In sophomore year in college, I sewed together scraps of cloth to cover an ordinary looking binder. I embellished the front cover with a puffy pink heart and cross-stitched my initial on it. The binder’s paper dividers were replaced with satin ribbons adorned with bells at the end. In hindsight, I think that was over-the-top crafting! Then again, when you’re young, nothing’s too much.
Years after college, I continued to sew small items: fabric bags, drawstring pouches, vanity kits, and cloth-covered picture frames which I had consigned to a friend who owned a store.
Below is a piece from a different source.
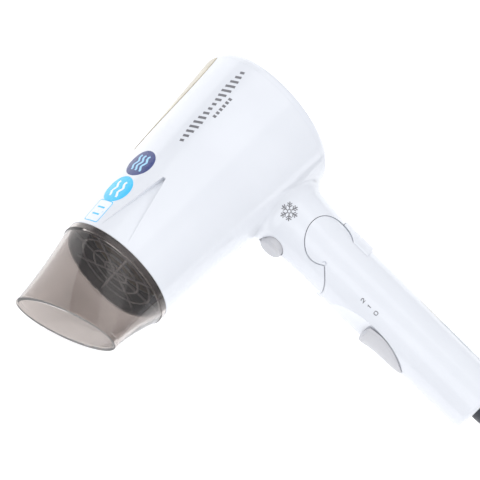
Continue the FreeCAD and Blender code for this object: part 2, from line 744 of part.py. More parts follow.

It never occurred to me to sell or join craft shows because by then, I had fallen in like with corporate life.
It was sometime during those years that I saw a magazine demonstration of how to make a rose-covered topiary. “How pretty,” I thought. I want to do that and I did! I bought a Styrofoam ball, enough satin rosebuds to cover the ball, and a handy glue gun. I gathered a bunch of twigs from the garden to make the topiary’s skinny trunk. The magazine has fallen apart and been given away, but I can still make those topiaries from memory.
After topiaries, pomanders, and other items involving dried flowers, I turned my attention to fancy gift-wrapping and more recently, simple beaded projects.
Clearly, I’m hardly an expert in one crafting area save for making sewn or beaded items I can easily tuck into a letter. But that’s okay. I really want my experiences to be varied and colorful. That’s what makes life interesting.
To this day, I still don’t sell what I make. For now, I just want a little corner for the things I create, the stuff I collect from travels, and a space for the craft books and magazines I read. If we can share a cuppa in that corner, I wouldn’t mind doing that, too.
Cheers to things hand-made with love!